### INSTRUCTION
Output all lines exactly.

### RECORDED DATA
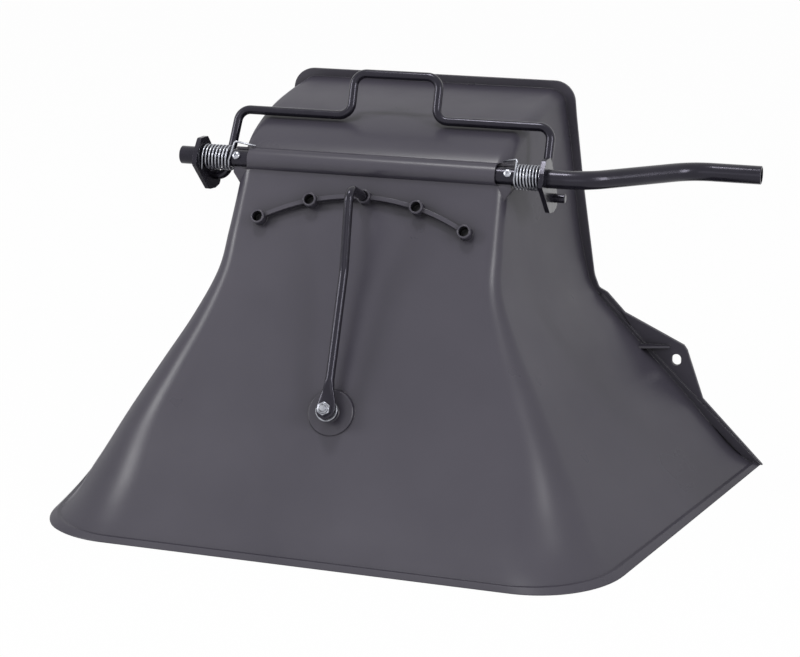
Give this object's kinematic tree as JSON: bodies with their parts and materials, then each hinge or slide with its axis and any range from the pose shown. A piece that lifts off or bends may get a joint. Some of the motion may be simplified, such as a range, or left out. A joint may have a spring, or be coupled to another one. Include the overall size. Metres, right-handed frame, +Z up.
{
  "type": "mower deck deflector",
  "caption": "Moulded flared discharge hood on a bent cross tube, with a sprung wire bail latch and a swinging selector lever on its outer face.",
  "frame": {"origin": "centre of the bounding box in plan, on the plane of the hood's bottom edge", "axes": "+X along the cross tube towards its bent end, +Y towards the mower deck, through the rim opening, +Z up; the outer face with the lever looks along -Y"},
  "size_m": [0.794, 0.4594, 0.4655],
  "materials": {
    "hood_plastic": "satin dark grey moulded plastic",
    "black_paint": "glossy black powder coat on steel",
    "zinc_steel": "bright zinc plating"
  },
  "bodies": {
    "hood": {"hood_shell": "hood_plastic", "cross_tube": "black_paint", "tube_screw_left": "zinc_steel", "tube_screw_right": "zinc_steel", "torsion_spring_left": "zinc_steel", "torsion_spring_right": "zinc_steel"},
    "latch": {"bail_handle": "black_paint", "latch_plate_left": "black_paint", "latch_plate_right": "black_paint"},
    "lever": {"adjuster_lever": "black_paint", "lever_washer": "zinc_steel", "pivot_nut": "zinc_steel", "pivot_bolt": "zinc_steel", "inner_washer": "zinc_steel", "steering_vane": "black_paint"}
  },
  "joints": [
    {"name": "latch_hinge", "type": "hinge", "parent": "hood", "child": "latch", "pos_m": [-0.01401, 0.01571, 0.372], "axis": [1, 0, 0], "range_deg": [0, 38], "stiffness_Nm_per_rad": 0.73, "springref_deg": -28.65},
    {"name": "lever_hinge", "type": "hinge", "parent": "hood", "child": "lever", "pos_m": [-0.01401, -0.12649, 0.1355], "axis": [0, -0.8862, 0.4633], "range_deg": [-29.5, 29.5]}
  ]
}
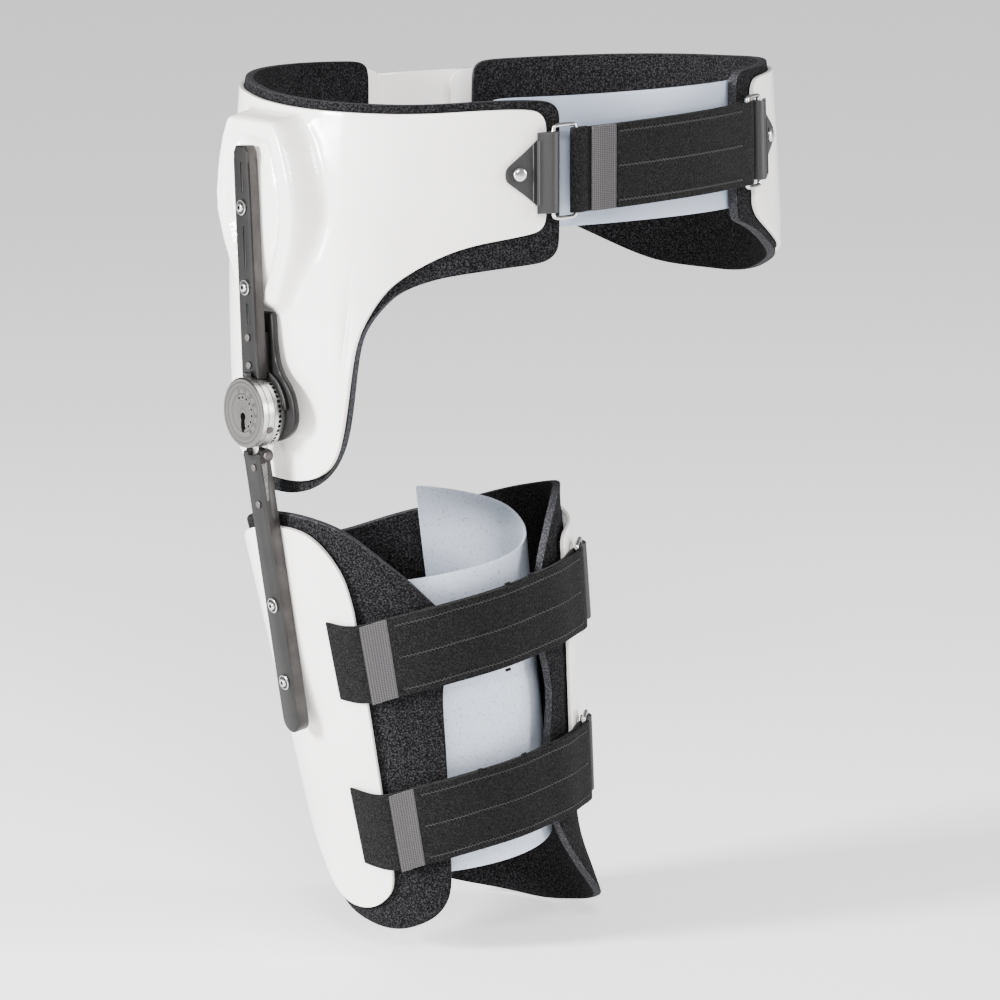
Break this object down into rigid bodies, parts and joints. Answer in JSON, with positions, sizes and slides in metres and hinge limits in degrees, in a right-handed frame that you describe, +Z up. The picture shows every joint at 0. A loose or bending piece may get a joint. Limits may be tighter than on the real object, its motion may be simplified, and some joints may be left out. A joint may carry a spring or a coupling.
{
  "type": "hip abduction brace",
  "caption": "Right hip abduction orthosis: lined pelvic band and thigh cuff in white plastic with pile straps, joined outside the hip by a jointed bar with a round dial hinge.",
  "frame": {"origin": "middle of the pelvic band at the height of the front strap", "axes": "+Z up the body, the wearer faces -Y, the hinge side (wearer's right) is -X"},
  "size_m": [0.3843, 0.2814, 0.532],
  "materials": {
    "shell_plastic": "white moulded thermoplastic, glossy",
    "lining_foam": "black closed cell foam",
    "tongue_plastic": "pale blue-grey flexible plastic sheet",
    "strap_pile": "black pile webbing, stitched",
    "tab_webbing": "grey ribbed webbing",
    "chape_plastic": "black flexible plastic",
    "bar_coat": "dark anodised bar",
    "dial_aluminium": "brushed aluminium",
    "bright_steel": "bright steel"
  },
  "bodies": {
    "pelvis": {"back_plate": "shell_plastic", "far_back_rivet": "bright_steel", "far_chape": "chape_plastic", "far_chape_rivet": "bright_steel", "far_pelvic_foam": "lining_foam", "far_pelvic_shell": "shell_plastic", "far_ring": "bright_steel", "hinge_dial": "dial_aluminium", "hinge_paddle": "bar_coat", "hinge_spacer": "bar_coat", "near_back_rivet": "bright_steel", "near_chape": "chape_plastic", "near_chape_rivet": "bright_steel", "near_pelvic_foam": "lining_foam", "near_pelvic_shell": "shell_plastic", "near_ring": "bright_steel", "pelvic_strap": "strap_pile", "pelvic_strap_tab": "tab_webbing", "pelvic_tongue": "tongue_plastic", "upper_bar": "bar_coat", "upper_bar_pin_1": "bright_steel", "upper_bar_pin_2": "bright_steel", "upper_bar_screw_1": "bright_steel", "upper_bar_screw_2": "bright_steel"},
    "hinge_arm": {"hinge_wheel": "dial_aluminium"},
    "thigh": {"abduction_pin": "bright_steel", "lower_bar": "bar_coat", "lower_bar_pin": "bright_steel", "lower_bar_screw_1": "bright_steel", "lower_bar_screw_2": "bright_steel", "lower_thigh_chape": "chape_plastic", "lower_thigh_ring": "bright_steel", "lower_thigh_rivet": "bright_steel", "lower_thigh_strap": "strap_pile", "lower_thigh_strap_tab": "tab_webbing", "thigh_foam": "lining_foam", "thigh_inner_plate": "shell_plastic", "thigh_shell": "shell_plastic", "thigh_tongue": "tongue_plastic", "upper_thigh_chape": "chape_plastic", "upper_thigh_ring": "bright_steel", "upper_thigh_rivet": "bright_steel", "upper_thigh_strap": "strap_pile", "upper_thigh_strap_tab": "tab_webbing"}
  },
  "joints": [
    {"name": "hip_flexion", "type": "hinge", "parent": "pelvis", "child": "hinge_arm", "pos_m": [-0.1975, -0.0125, -0.1382], "axis": [-1, 0, 0], "range_deg": [-10, 70]},
    {"name": "abduction_set", "type": "hinge", "parent": "hinge_arm", "child": "thigh", "pos_m": [-0.1984, -0.0125, -0.1641], "axis": [0, 1, 0], "range_deg": [-3, 30]}
  ]
}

### SOLUTION FOR THIS EXERCISE
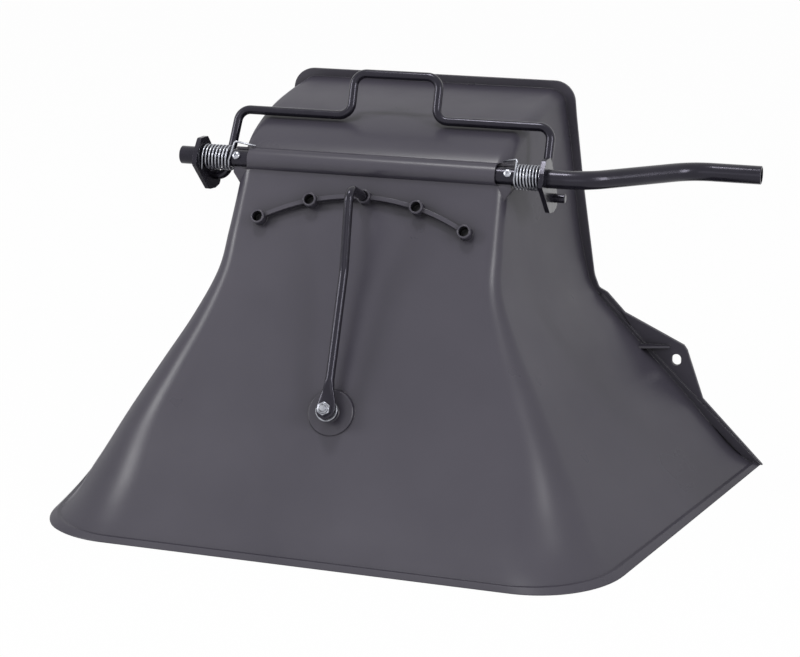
Give this object's kinematic tree as JSON: bodies with their parts and materials, then each hinge or slide with its axis and any range from the pose shown. A piece that lifts off or bends may get a joint. Some of the motion may be simplified, such as a range, or left out. A joint may have a spring, or be coupled to another one. Include the overall size. Metres, right-handed frame, +Z up.
{
  "type": "mower deck deflector",
  "caption": "Moulded flared discharge hood on a bent cross tube, with a sprung wire bail latch and a swinging selector lever on its outer face.",
  "frame": {"origin": "centre of the bounding box in plan, on the plane of the hood's bottom edge", "axes": "+X along the cross tube towards its bent end, +Y towards the mower deck, through the rim opening, +Z up; the outer face with the lever looks along -Y"},
  "size_m": [0.794, 0.4594, 0.4655],
  "materials": {
    "hood_plastic": "satin dark grey moulded plastic",
    "black_paint": "glossy black powder coat on steel",
    "zinc_steel": "bright zinc plating"
  },
  "bodies": {
    "hood": {"hood_shell": "hood_plastic", "cross_tube": "black_paint", "tube_screw_left": "zinc_steel", "tube_screw_right": "zinc_steel", "torsion_spring_left": "zinc_steel", "torsion_spring_right": "zinc_steel"},
    "latch": {"bail_handle": "black_paint", "latch_plate_left": "black_paint", "latch_plate_right": "black_paint"},
    "lever": {"adjuster_lever": "black_paint", "lever_washer": "zinc_steel", "pivot_nut": "zinc_steel", "pivot_bolt": "zinc_steel", "inner_washer": "zinc_steel", "steering_vane": "black_paint"}
  },
  "joints": [
    {"name": "latch_hinge", "type": "hinge", "parent": "hood", "child": "latch", "pos_m": [-0.01401, 0.01571, 0.372], "axis": [1, 0, 0], "range_deg": [0, 38], "stiffness_Nm_per_rad": 0.73, "springref_deg": -28.65},
    {"name": "lever_hinge", "type": "hinge", "parent": "hood", "child": "lever", "pos_m": [-0.01401, -0.12649, 0.1355], "axis": [0, -0.8862, 0.4633], "range_deg": [-29.5, 29.5]}
  ]
}
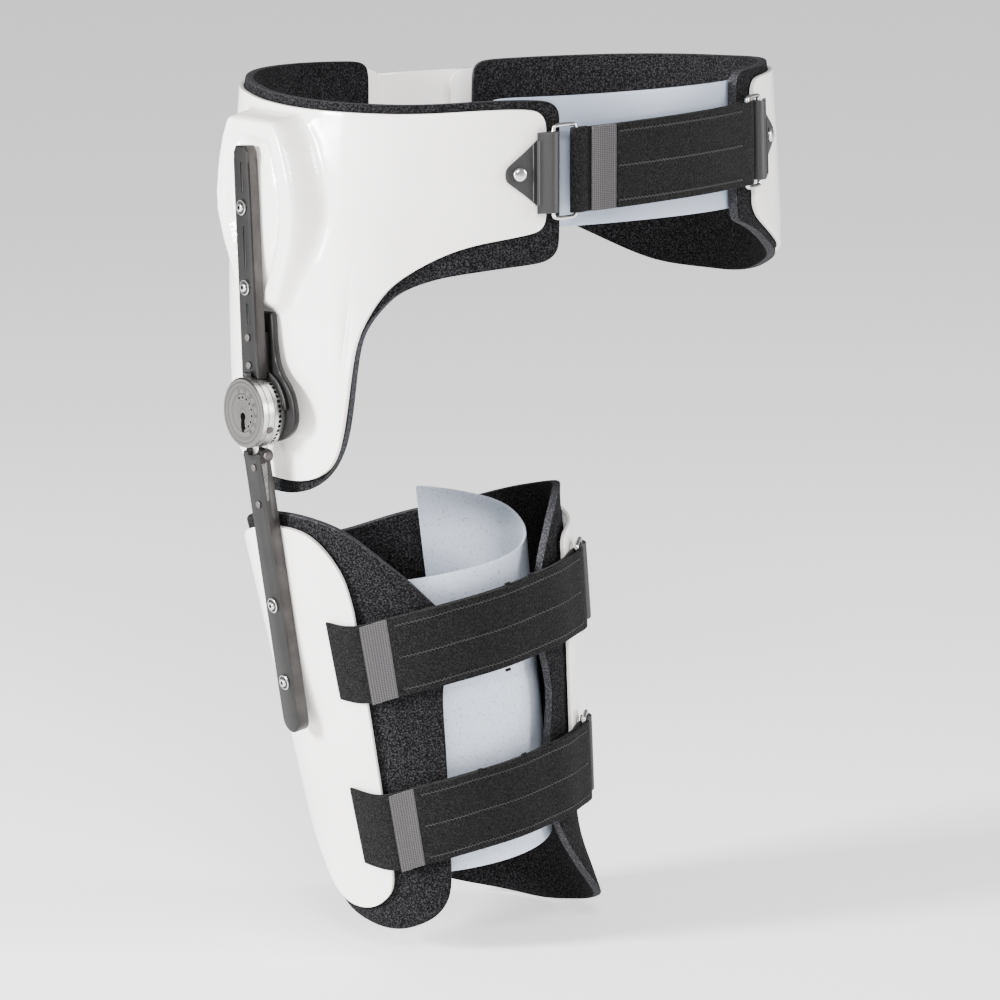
Break this object down into rigid bodies, parts and joints. Answer in JSON, with positions, sizes and slides in metres and hinge limits in degrees, in a right-handed frame that you describe, +Z up. The picture shows every joint at 0. A loose or bending piece may get a joint. Limits may be tighter than on the real object, its motion may be simplified, and some joints may be left out. A joint may carry a spring or a coupling.
{
  "type": "hip abduction brace",
  "caption": "Right hip abduction orthosis: lined pelvic band and thigh cuff in white plastic with pile straps, joined outside the hip by a jointed bar with a round dial hinge.",
  "frame": {"origin": "middle of the pelvic band at the height of the front strap", "axes": "+Z up the body, the wearer faces -Y, the hinge side (wearer's right) is -X"},
  "size_m": [0.3843, 0.2814, 0.532],
  "materials": {
    "shell_plastic": "white moulded thermoplastic, glossy",
    "lining_foam": "black closed cell foam",
    "tongue_plastic": "pale blue-grey flexible plastic sheet",
    "strap_pile": "black pile webbing, stitched",
    "tab_webbing": "grey ribbed webbing",
    "chape_plastic": "black flexible plastic",
    "bar_coat": "dark anodised bar",
    "dial_aluminium": "brushed aluminium",
    "bright_steel": "bright steel"
  },
  "bodies": {
    "pelvis": {"back_plate": "shell_plastic", "far_back_rivet": "bright_steel", "far_chape": "chape_plastic", "far_chape_rivet": "bright_steel", "far_pelvic_foam": "lining_foam", "far_pelvic_shell": "shell_plastic", "far_ring": "bright_steel", "hinge_dial": "dial_aluminium", "hinge_paddle": "bar_coat", "hinge_spacer": "bar_coat", "near_back_rivet": "bright_steel", "near_chape": "chape_plastic", "near_chape_rivet": "bright_steel", "near_pelvic_foam": "lining_foam", "near_pelvic_shell": "shell_plastic", "near_ring": "bright_steel", "pelvic_strap": "strap_pile", "pelvic_strap_tab": "tab_webbing", "pelvic_tongue": "tongue_plastic", "upper_bar": "bar_coat", "upper_bar_pin_1": "bright_steel", "upper_bar_pin_2": "bright_steel", "upper_bar_screw_1": "bright_steel", "upper_bar_screw_2": "bright_steel"},
    "hinge_arm": {"hinge_wheel": "dial_aluminium"},
    "thigh": {"abduction_pin": "bright_steel", "lower_bar": "bar_coat", "lower_bar_pin": "bright_steel", "lower_bar_screw_1": "bright_steel", "lower_bar_screw_2": "bright_steel", "lower_thigh_chape": "chape_plastic", "lower_thigh_ring": "bright_steel", "lower_thigh_rivet": "bright_steel", "lower_thigh_strap": "strap_pile", "lower_thigh_strap_tab": "tab_webbing", "thigh_foam": "lining_foam", "thigh_inner_plate": "shell_plastic", "thigh_shell": "shell_plastic", "thigh_tongue": "tongue_plastic", "upper_thigh_chape": "chape_plastic", "upper_thigh_ring": "bright_steel", "upper_thigh_rivet": "bright_steel", "upper_thigh_strap": "strap_pile", "upper_thigh_strap_tab": "tab_webbing"}
  },
  "joints": [
    {"name": "hip_flexion", "type": "hinge", "parent": "pelvis", "child": "hinge_arm", "pos_m": [-0.1975, -0.0125, -0.1382], "axis": [-1, 0, 0], "range_deg": [-10, 70]},
    {"name": "abduction_set", "type": "hinge", "parent": "hinge_arm", "child": "thigh", "pos_m": [-0.1984, -0.0125, -0.1641], "axis": [0, 1, 0], "range_deg": [-3, 30]}
  ]
}